Stored items from a collection:
——

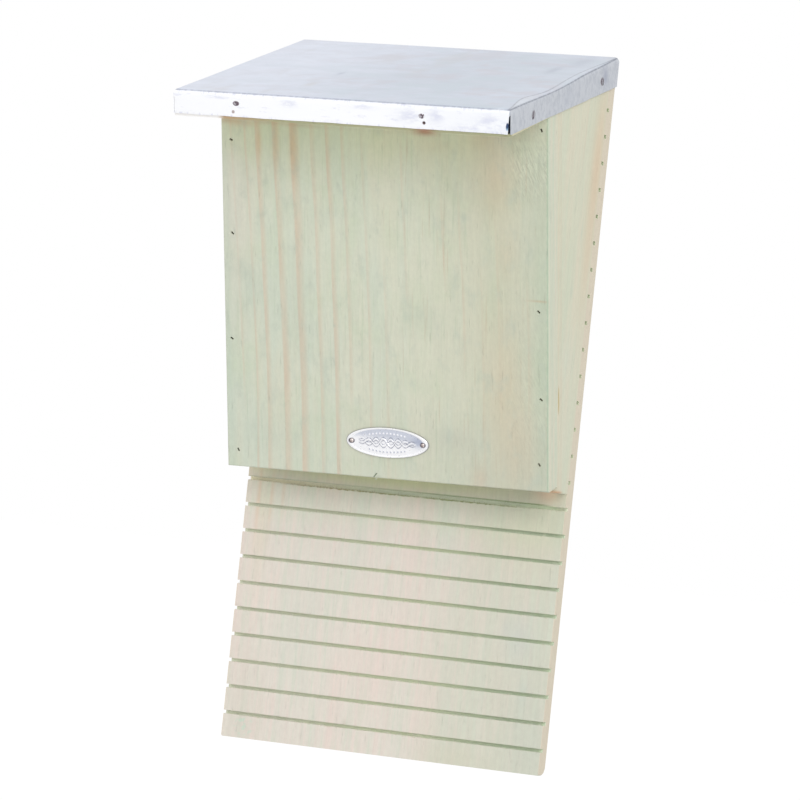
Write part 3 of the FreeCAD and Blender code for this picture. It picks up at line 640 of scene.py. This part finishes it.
def aluminium():
    """Bright pressed plate, its upper field painted blue-grey as a reflection, and speckled."""
    plate = Finish("name_plate_aluminium")
    place = plate.place(FRONT_SEAT, LEAN)
    across, out, up = plate.axes(place)
    x = across - PLATE_CENTRE[0]
    z = up - x * math.tan(PLATE_TILT) - PLATE_CENTRE[1]
    speck = plate.noise(place, (0.7, 0.7, 0.9), detail=4, rough=0.7)
    shape = x / (PLATE_LENGTH / 2)
    tall = z / (PLATE_HEIGHT / 2)
    share = (shape * shape + tall * tall).math("SQRT")
    inner = share.fade(0.85, 0.89)
    # painted reflection: the upper field blue-grey, darker at the right end by the pin
    tint_share = (tall + shape * 0.2 + (speck - 0.5) * 0.7).ramp(0, 0.45) * inner
    colour = plate.coat((252, 252, 255)).paint(tint_share * 0.85, (200, 205, 219))
    right_reflection = x.bell(22, 5) * z.bell(1, 3.5)
    colour.paint(right_reflection * inner * 0.6, (140, 152, 184))

    # pressed strands: painted highlights on the ridges, between dark outlines of painted shade
    fade = (1 - shape * shape * 1.9).clamp()
    phase = (x * BRAID_TURN).math("SINE") * fade * BRAID_RISE
    for side in (1, -1):
        distance = (z - phase * side).absolute()
        strand_shade = distance.bell(1, 0.36) * fade.ramp(0.05, 0.25) * speck.ramp(0.34, 0.52)
        colour.paint(strand_shade * 0.85, (112, 118, 142))
        colour.paint(distance.bell(0, 0.55) * fade.ramp(0.05, 0.25) * 0.8, (252, 252, 255))
    beads = (x * BEAD_TURN).math("COSINE") * 0.5 + 0.5
    for side, strength, tint in ((1, 1, (250, 250, 255)), (-1, 0.7, (176, 182, 200))):
        row = beads * (z * side - BEAD_LINE + x * x * BEAD_BOW).bell(0, 0.7) * x.absolute().fade(12, 14)
        colour.paint(row.ramp(0.3, 0.7) * strength, tint)

    # dark rings round the pins, and the rim's dark outer line of painted shade
    for side in (-1, 1):
        ring = x.bell(side * PIN_REACH, 2.5) * z.bell(0, 2.1)
        colour.paint(ring.ramp(0.4, 0.62) * speck.ramp(0.3, 0.46), (84, 78, 92))
    colour.paint(share.ramp(0.965, 0.99) * 0.8, (140, 140, 138))
    return plate.set(Base_Color=colour, Metallic=0.6, Roughness=speck * 0.2 + 0.2)


def plain_metal(name, tint, dark, roughness, metallic=1, scale=0.6):
    metal = Finish(name, Roughness=roughness, Metallic=metallic)
    tarnish = metal.noise(metal.place(), (scale, scale, scale))
    return metal.set(Base_Color=metal.coat(tint).paint(tarnish.ramp(0.42, 0.66), dark))


def stained_zinc():
    """Sheet nails: a painted highlight in the middle of the head, dark purplish brown round it."""
    nail = Finish("zinc_nail", Roughness=0.45, Metallic=0.6)
    across, along, up = nail.axes(nail.place(ROOF_SEAT, LEAN))
    colour = nail.coat((100, 86, 94))
    # painted highlights on the heads
    for x, y, z in front_places(FRONT_NAILS):
        middle = across.bell(x - 0.45, 0.7) * up.bell(z - 0.3, 0.5)
        colour.paint(middle, (214, 212, 220))
    for x, y, z in side_places(1, SIDE_NAILS):
        middle = along.bell(y - 0.3, 0.6) * up.bell(z - 0.1, 0.4)
        colour.paint(middle, (186, 184, 192))
    return nail.set(Base_Color=colour)


# Pieces

def linked(name, data):
    thing = bpy.data.objects.new(name, data)
    bpy.context.scene.collection.objects.link(thing)
    return thing


def add_piece(name, mesh, slot, *nodes):
    piece = linked(name, mesh)
    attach(piece, "root")
    if nodes:
        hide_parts(*nodes)


def mesh_from(name, bm, matrix, material, sharp=30):
    """A finished mesh from millimetres in a board's frame, smooth but for its sharp edges."""
    bmesh.ops.transform(bm, matrix=matrix, verts=bm.verts)
    mesh = bpy.data.meshes.new(name)
    bm.to_mesh(mesh)
    bm.free()
    mesh.materials.append(material)
    mesh.polygons.foreach_set("use_smooth", [True] * len(mesh.polygons))
    mesh.set_sharp_from_angle(angle=math.radians(sharp))
    return mesh


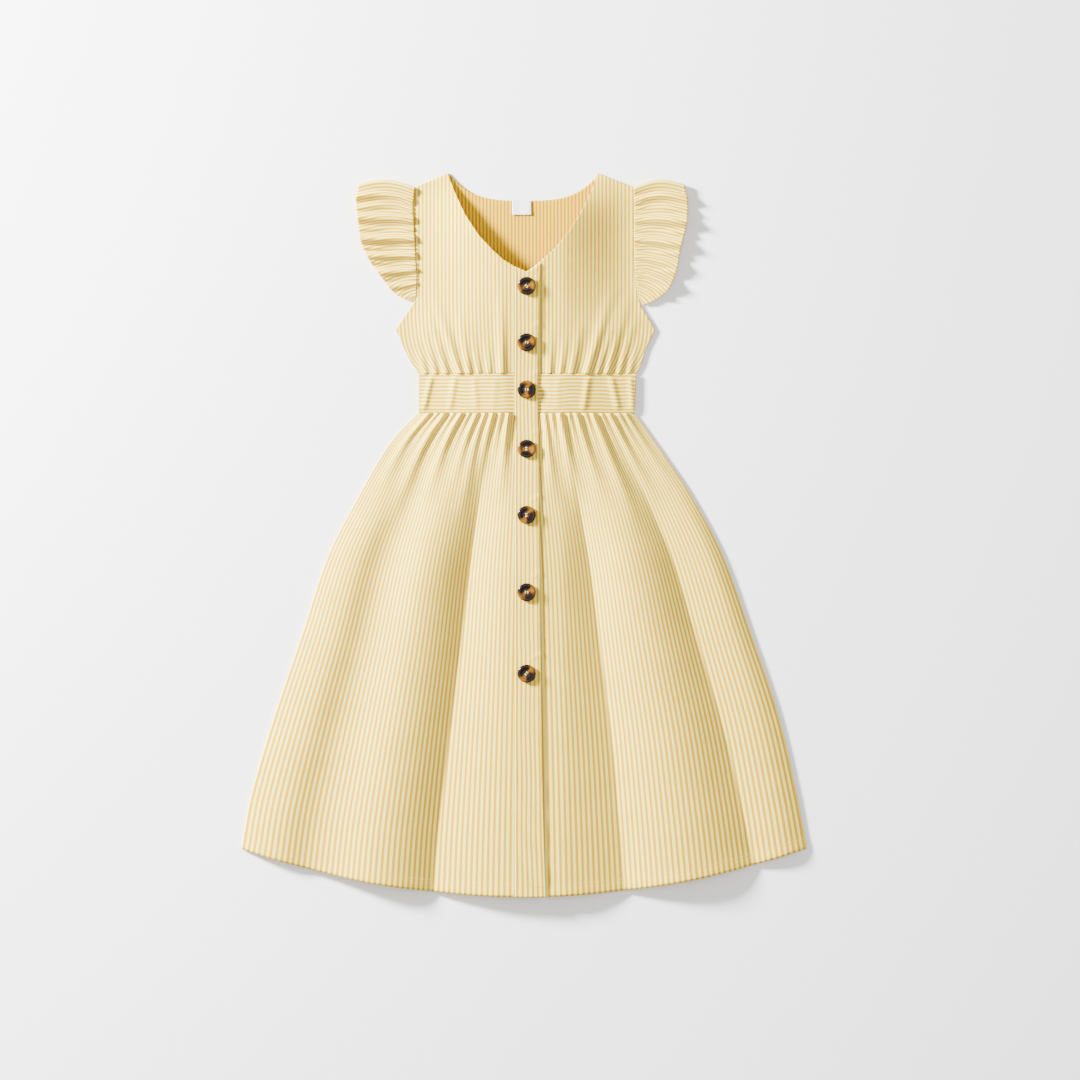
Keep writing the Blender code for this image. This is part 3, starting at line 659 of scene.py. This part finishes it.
def tortoiseshell(number, centre, turn):
    """Dark brown resin, its own colour, with two amber wedges that meet in the middle, a painted shine."""
    made = bpy.data.materials.new(f"Tortoiseshell {number}")
    made.use_nodes = True
    tree = made.node_tree
    add = node_maker(tree)
    link = tree.links.new
    shader = tree.nodes["Principled BSDF"]
    shader.inputs["Roughness"].default_value = 0.16
    shader.inputs["Coat Weight"].default_value = 0.12
    shader.inputs["Specular IOR Level"].default_value = 0.2
    shader.inputs["Coat Roughness"].default_value = 0.05
    coordinates = add("ShaderNodeTexCoord")
    local = add("ShaderNodeVectorMath", operation="SUBTRACT")
    link(coordinates.outputs["Object"], local.inputs[0])
    local.inputs[1].default_value = centre
    noise = add("ShaderNodeTexNoise")
    noise.inputs["Scale"].default_value = 160
    noise.inputs["Detail"].default_value = 3
    link(local.outputs[0], noise.inputs["Vector"])
    parts = add("ShaderNodeSeparateXYZ")
    link(local.outputs[0], parts.inputs[0])
    angle = maths(tree, "ARCTAN2", parts.outputs[1], parts.outputs[0])
    swirl = maths(tree, "MULTIPLY", maths(tree, "SUBTRACT", noise.outputs["Fac"], 0.5), 1.6)
    stirred = maths(tree, "ADD", angle, swirl)
    turned = maths(tree, "SUBTRACT", stirred, math.radians(turn))
    # the two amber wedges are a painted shine laid over the resin's own dark brown
    painted_shine = maths(tree, "COSINE", maths(tree, "MULTIPLY", turned, 2.0))
    ramp = add("ShaderNodeValToRGB")
    link(maths(tree, "ADD", maths(tree, "MULTIPLY", painted_shine, 0.5), 0.5), ramp.inputs[0])
    stops = ((0.0, (0.004, 0.001, 0.0005)), (0.52, (0.008, 0.002, 0.0006)), (0.66, (0.04, 0.012, 0.001)),
             (0.84, (0.11, 0.042, 0.002)), (1.0, (0.15, 0.062, 0.003)))
    while len(ramp.color_ramp.elements) < len(stops):
        ramp.color_ramp.elements.new(0.5)
    for element, (place, colour) in zip(ramp.color_ramp.elements, stops):
        element.position = place
        element.color = (*colour, 1)
    link(ramp.outputs[0], shader.inputs["Base Color"])
    return made


def thread_material(name, colour):
    made = bpy.data.materials.new(name)
    made.use_nodes = True
    tree = made.node_tree
    add = node_maker(tree)
    shader = tree.nodes["Principled BSDF"]
    shader.inputs["Roughness"].default_value = 0.6
    shader.inputs["Sheen Weight"].default_value = 0.4
    noise = add("ShaderNodeTexNoise")
    noise.inputs["Scale"].default_value = 2500
    coordinates = add("ShaderNodeTexCoord")
    tree.links.new(coordinates.outputs["Object"], noise.inputs["Vector"])
    tint = add("ShaderNodeMix", data_type="RGBA")
    tree.links.new(noise.outputs["Fac"], tint.inputs["Factor"])
    tint.inputs["A"].default_value = (*[c * 0.85 for c in colour], 1)
    tint.inputs["B"].default_value = (*colour, 1)
    tree.links.new(tint.outputs["Result"], shader.inputs["Base Color"])
    return made


BUTTON_PROFILE = (
    (0.00, 1.55), (0.20, 1.50), (0.40, 1.62), (0.52, 1.95), (0.64, 2.55), (0.74, 2.90), (0.83, 2.98),
    (0.91, 2.75), (0.97, 2.20), (1.00, 1.60), (0.99, 0.90), (0.95, 0.30), (0.88, 0.00), (0.00, 0.00),
)
BUTTON_TURNS = (15, 25, 88, 0, 60, 30, 48)  # direction of each button's amber wedges of painted shine, in degrees


def button_blank():
    """A dished button with four holes, about its own middle, in metres."""
    bm = bmesh.new()
    steps = 72
    rings = []
    for share, z in BUTTON_PROFILE:
        if share == 0:
            rings.append([bm.verts.new((0, 0, z * MM))])
            continue
        ring = []
        for k in range(steps):
            a = math.tau * k / steps
            r = share * BUTTON_RADIUS * MM
            ring.append(bm.verts.new((r * math.cos(a), r * math.sin(a), z * MM)))
        rings.append(ring)
    for upper, lower in zip(rings, rings[1:]):
        for k in range(steps):
            n = (k + 1) % steps
            if len(upper) == 1:
                bm.faces.new((upper[0], lower[k], lower[n]))
            elif len(lower) == 1:
                bm.faces.new((upper[n], upper[k], lower[0]))
            else:
                bm.faces.new((upper[k], lower[k], lower[n], upper[n]))
    mesh = bpy.data.meshes.new("button_blank")
    bm.to_mesh(mesh)
    bm.free()
    blank = bpy.data.objects.new("button_blank", mesh)
    bpy.context.scene.collection.objects.link(blank)
    cutters = []
    for k in range(4):
        a = math.radians(45 + 90 * k)
        bpy.ops.mesh.primitive_cylinder_add(vertices=20, radius=0.95 * MM, depth=10 * MM)
        cutter = bpy.context.object
        cutter.location = (1.75 * MM * math.cos(a), 1.75 * MM * math.sin(a), 0)
        hole = blank.modifiers.new("Hole", "BOOLEAN")
        hole.object = cutter
        cutters.append(cutter)
    plain_mesh(blank)
    for cutter in cutters:
        bpy.data.objects.remove(cutter)
    finished = blank.data
    bpy.data.objects.remove(blank)
    return finished


def make_buttons():
    blank = button_blank()
    thread = thread_material("Button thread", (0.80, 0.50, 0.08))
    for number, (y, turn) in enumerate(zip(BUTTON_Y, BUTTON_TURNS), start=1):
        near, far = (float(front_height(BAND_MIDDLE, y + d)[0]) for d in (-BUTTON_RADIUS, BUTTON_RADIUS))
        tilt = math.atan2(far - near, 2 * BUTTON_RADIUS)
        centre = Vector((BUTTON_X, y, (near + far) / 2 + 2.0)) * MM
        spin = Matrix.Rotation(math.radians(turn * 3), 4, "Z")
        place = Matrix.Translation(centre) @ Matrix.Rotation(tilt, 4, "X") @ spin
        mesh = blank.copy()
        mesh.transform(place)
        mesh.materials.clear()
        mesh.materials.append(tortoiseshell(number, centre, turn))
        mesh.shade_smooth()
        mesh.set_sharp_from_angle(angle=math.radians(50))
        button = bpy.data.objects.new(f"shell_button_{number}", mesh)
        bpy.context.scene.collection.objects.link(button)
        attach(button, "root")
        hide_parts(f"button_{number}")
        # two runs of thread from hole to hole, three strands each
        bm = bmesh.new()
        for run in (-1, 1):
            for strand in (-1, 0, 1):
                made = bmesh.ops.create_cone(
                    bm, cap_ends=True, segments=8, radius1=0.22 * MM, radius2=0.22 * MM, depth=2.7 * MM,
                    matrix=Matrix.Translation(Vector((0, (run * 1.24 + strand * 0.3) * MM, 1.75 * MM)))
                    @ Matrix.Rotation(math.radians(90), 4, "Y"),
                )
        mesh = bpy.data.meshes.new(f"button_thread_{number}")
        bm.to_mesh(mesh)
        bm.free()
        mesh.transform(place)
        mesh.shade_smooth()
        mesh.materials.append(thread)
        strands = bpy.data.objects.new(f"button_thread_{number}", mesh)
        bpy.context.scene.collection.objects.link(strands)
        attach(strands, "root")


def stitch_tree(thread):
    """Stitches along an edge: pitch and stitch length are inputs."""
    tree = bpy.data.node_groups.new("Stitching", "GeometryNodeTree")
    face = tree.interface
    face.new_socket("Geometry", in_out="INPUT", socket_type="NodeSocketGeometry")
    pitch = face.new_socket("Stitch pitch", in_out="INPUT", socket_type="NodeSocketFloat")
    pitch.default_value = 2.6 * MM
    length = face.new_socket("Stitch length", in_out="INPUT", socket_type="NodeSocketFloat")
    length.default_value = 1.9 * MM
    face.new_socket("Geometry", in_out="OUTPUT", socket_type="NodeSocketGeometry")
    add = node_maker(tree)
    link = tree.links.new
    given, result = add("NodeGroupInput"), add("NodeGroupOutput")
    line = add("GeometryNodeMeshToCurve")
    even = add("GeometryNodeResampleCurve", mode="LENGTH")
    place = add("GeometryNodeInstanceOnPoints")
    stitch = add("GeometryNodeMeshCylinder")
    stitch.inputs["Vertices"].default_value = 6
    stitch.inputs["Radius"].default_value = 0.2 * MM
    direction = add("GeometryNodeInputTangent")
    turn = add("FunctionNodeAlignEulerToVector", axis="Z")
    real = add("GeometryNodeRealizeInstances")
    finish = add("GeometryNodeSetMaterial")
    finish.inputs["Material"].default_value = thread
    link(given.outputs["Geometry"], line.inputs["Mesh"])
    link(line.outputs[0], even.inputs["Curve"])
    link(given.outputs["Stitch pitch"], even.inputs["Length"])
    link(given.outputs["Stitch length"], stitch.inputs["Depth"])
    link(even.outputs[0], place.inputs["Points"])
    link(stitch.outputs["Mesh"], place.inputs["Instance"])
    link(direction.outputs[0], turn.inputs["Vector"])
    link(turn.outputs[0], place.inputs["Rotation"])
    link(place.outputs[0], real.inputs[0])
    link(real.outputs[0], finish.inputs["Geometry"])
    link(finish.outputs[0], result.inputs["Geometry"])
    return tree


def stitch_line(name, points, tree):
    mesh = bpy.data.meshes.new(name)
    mesh.from_pydata((points * MM).tolist(), [(k, k + 1) for k in range(len(points) - 1)], [])
    made = bpy.data.objects.new(name, mesh)
    bpy.context.scene.collection.objects.link(made)
    modifier = made.modifiers.new("Stitching", "NODES")
    modifier.node_group = tree
    plain_mesh(made)
    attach(made, "root")


def make_stitching():
    tree = stitch_tree(thread_material("Yellow thread", (0.90, 0.55, 0.03)))
    top = SHEET + 0.12
    band_face = BAND_LIFT + DOUBLE_SHEET + 0.1

    def hem_line(x):
        level = 1 - HEM_DEPTH / (WAIST_LOW - HEM_CENTRE)
        y = HEM_SIDE + (HEM_CENTRE - HEM_SIDE) * (1 - (x / HEM_HALF) ** 2) + HEM_DEPTH
        drop = np.where(x < 0, 0.0, lap_drop(x))
        return np.stack([x, y, skirt_height(x, level) - drop + top], axis=-1)

    stitch_line("hem_stitching_left", hem_line(np.linspace(4 - HEM_HALF, BAND_LEFT - 1, 160)), tree)
    stitch_line("hem_stitching_right", hem_line(np.linspace(26, HEM_HALF - 4, 160)), tree)
    x = np.linspace(BAND_LEFT + 1, 22, 16)
    z = front_height(BAND_MIDDLE, np.full_like(x, HEM_CENTRE + HEM_DEPTH)) + band_face
    stitch_line("hem_stitching_band", np.stack([x, HEM_CENTRE + HEM_DEPTH + 0 * x, z], axis=-1), tree)
    for label, x_of in (
        ("left", lambda y: np.full_like(y, BAND_LEFT + 1.6)),
        ("right", lambda y: through(BAND_RIGHT_EDGE, 1, y) - 1.6),
    ):
        y = np.linspace(PUCKER_Y, 286, 260)
        z = front_height(BAND_MIDDLE, y) + band_face
        stitch_line(f"band_stitching_{label}", np.stack([x_of(y), y, z], axis=-1), tree)
    for label, side, inner in (("left", -1, BAND_LEFT - 1), ("right", 1, 17.0)):
        for part, y in (("top", WAIST_TOP - 1.6), ("foot", WAIST_LOW + 1.6)):
            outer = float(straight((SKIRT_SIDES[0], BODICE_SIDES[0]), 1 if side < 0 else 2, y)) - side
            x = np.linspace(outer, inner, 90)
            drop = 0.0 if side < 0 else lap_drop(x)
            z = upper_height(x, np.full_like(x, y)) - drop + 2 * DOUBLE_SHEET + 0.25
            stitch_line(f"waistband_stitching_{part}_{label}", np.stack([x, 0 * x + y, z], axis=-1), tree)


# ---------------------------------------------------------------- stage


def make_stage():
    bpy.ops.mesh.primitive_plane_add(size=8)
    floor = bpy.context.object
    floor.name = "floor"
    floor.location = (0, 0, -0.0006)
    paint = bpy.data.materials.new("Floor")
    paint.use_nodes = True
    shader = paint.node_tree.nodes["Principled BSDF"]
    shader.inputs["Base Color"].default_value = (0.93, 0.93, 0.93, 1)
    shader.inputs["Roughness"].default_value = 0.9
    shader.inputs["Specular IOR Level"].default_value = 0.1
    floor.data.materials.append(paint)
    world = bpy.data.worlds.new("Studio")
    world.use_nodes = True
    world.node_tree.nodes["Background"].inputs[0].default_value = (1.0, 0.99, 0.97, 1)
    world.node_tree.nodes["Background"].inputs[1].default_value = 0.84
    bpy.context.scene.world = world

    def area_light(name, place, size, power):
        light = bpy.data.lights.new(name, "AREA")
        light.size = size
        light.energy = power
        made = bpy.data.objects.new(name, light)
        made.location = place
        made.rotation_euler = (-Vector(place)).to_track_quat("-Z", "Y").to_euler()
        bpy.context.scene.collection.objects.link(made)

    area_light("key", (-2.4, 1.3, 0.95), 0.5, 900)
    area_light("overhead", (0.3, 0.2, 3.0), 2.5, 45)


def make_camera():
    """Looking straight down, with the neck at the top, from far enough to keep the sides upright."""
    camera = bpy.data.cameras.new("camera")
    camera.lens = 121.2
    camera.sensor_width = 36
    made = bpy.data.objects.new("camera", camera)
    made.location = (0.0176, -0.006, 4.0)
    bpy.context.scene.collection.objects.link(made)
    bpy.context.scene.camera = made


def main():
    make_camera()
    outside = poplin("Striped poplin")
    # the back panels, seen only inside the neck, wear a darker, deeper amber copy of the same poplin: painted
    # shade
    painted_shade_back = poplin("Striped poplin back, painted shade", white=(0.84, 0.53, 0.02), yellow=(0.50, 0.24, 0.0))
    make_back(painted_shade_back)
    make_skirt_front("front_skirt_left", "skirt_front_left", True, outside)
    make_skirt_front("front_skirt_right", "skirt_front_right", False, outside)
    make_bodice_front("front_bodice_left", "bodice_front_left", True, outside)
    make_bodice_front("front_bodice_right", "bodice_front_right", False, outside)
    make_waistband("front_waistband_left", "waistband_front_left", True, outside)
    make_waistband("front_waistband_right", "waistband_front_right", False, outside)
    make_button_band(outside)
    make_ruffle("flutter_sleeve_left", "sleeve_left", -1, outside)
    make_ruffle("flutter_sleeve_right", "sleeve_right", 1, outside)
    make_label()
    make_buttons()
    make_stitching()
    make_stage()


main()
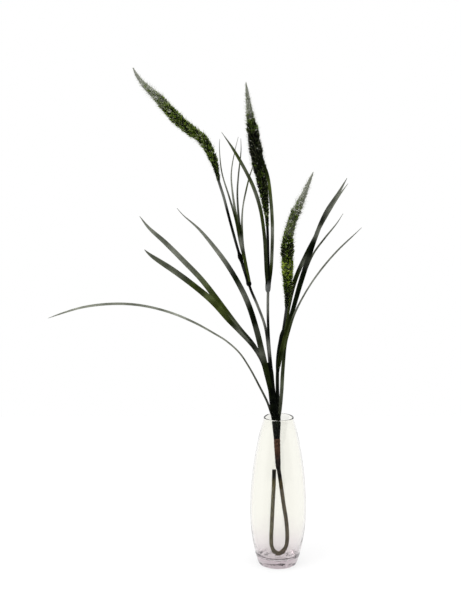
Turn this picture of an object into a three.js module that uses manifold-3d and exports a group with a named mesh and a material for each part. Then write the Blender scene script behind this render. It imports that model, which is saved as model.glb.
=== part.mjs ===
// A spray of artificial grass with three bristly seed spikes, standing in a clear glass vase.
// Millimetres, +Z up, the foot of the vase on z = 0, the front of the arrangement towards -Y.
import * as THREE from "three";
import { mergeVertices } from "three/addons/utils/BufferGeometryUtils.js";
import Module from "manifold-3d";

const wasm = await Module();
wasm.setup();

// Vase: outer and inner half sections from bottom to top, as [radius, height].
const FOOT_RADIUS = 27;
const FLOOR_HEIGHT = 12.8;
const VASE_SIDES = 32;
const VASE_OUTSIDE = [
  [FOOT_RADIUS, 0],
  [30, 1],
  [32.4, 4],
  [35.2, 11],
  [38.6, 24],
  [42.3, 44],
  [44.9, 66],
  [46.2, 90],
  [45.3, 122],
  [41.1, 166],
  [33.9, 209],
  [29.1, 231],
  [24.3, 248.6],
  [23.4, 250],
];
const VASE_INSIDE = [
  [0, FLOOR_HEIGHT],
  [12, 13.2],
  [22, 15.4],
  [29, 19.8],
  [34.4, 27],
  [39, 44],
  [41.9, 66],
  [43.3, 90],
  [42.5, 122],
  [38.4, 166],
  [31.4, 209],
  [26.7, 231],
  [21.9, 248.8],
  [22.5, 250],
];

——

TO BE DONE: Beginning at the first line of the records, give again each line exactly as written, ending with the line that contains "colour.paint(right_reflection * inner * 0.6, (140, 152, 184))".

RESPONSE TO THE TASK:
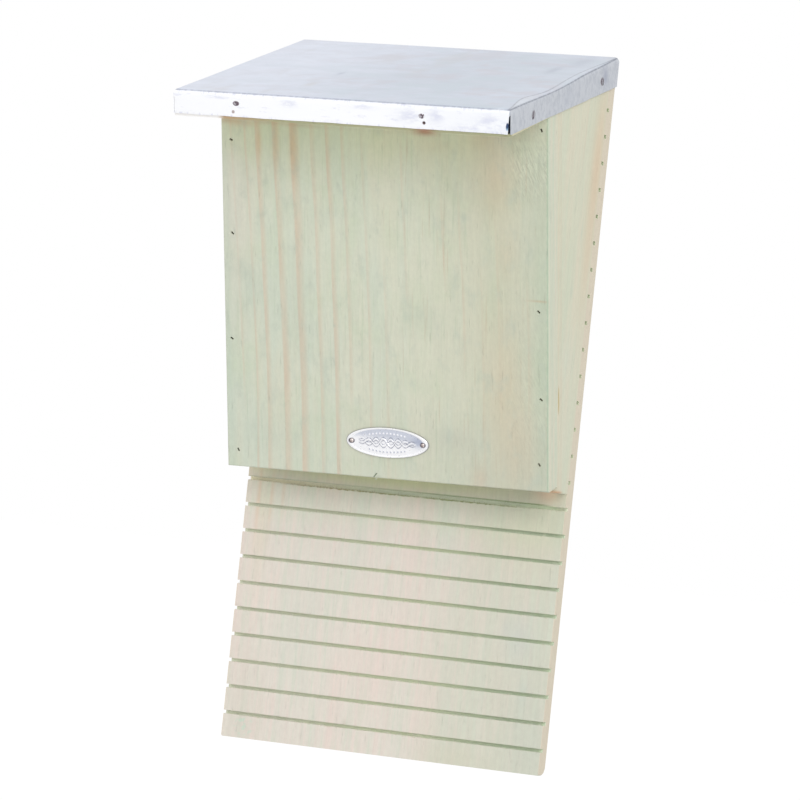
Write part 3 of the FreeCAD and Blender code for this picture. It picks up at line 640 of scene.py. This part finishes it.
def aluminium():
    """Bright pressed plate, its upper field painted blue-grey as a reflection, and speckled."""
    plate = Finish("name_plate_aluminium")
    place = plate.place(FRONT_SEAT, LEAN)
    across, out, up = plate.axes(place)
    x = across - PLATE_CENTRE[0]
    z = up - x * math.tan(PLATE_TILT) - PLATE_CENTRE[1]
    speck = plate.noise(place, (0.7, 0.7, 0.9), detail=4, rough=0.7)
    shape = x / (PLATE_LENGTH / 2)
    tall = z / (PLATE_HEIGHT / 2)
    share = (shape * shape + tall * tall).math("SQRT")
    inner = share.fade(0.85, 0.89)
    # painted reflection: the upper field blue-grey, darker at the right end by the pin
    tint_share = (tall + shape * 0.2 + (speck - 0.5) * 0.7).ramp(0, 0.45) * inner
    colour = plate.coat((252, 252, 255)).paint(tint_share * 0.85, (200, 205, 219))
    right_reflection = x.bell(22, 5) * z.bell(1, 3.5)
    colour.paint(right_reflection * inner * 0.6, (140, 152, 184))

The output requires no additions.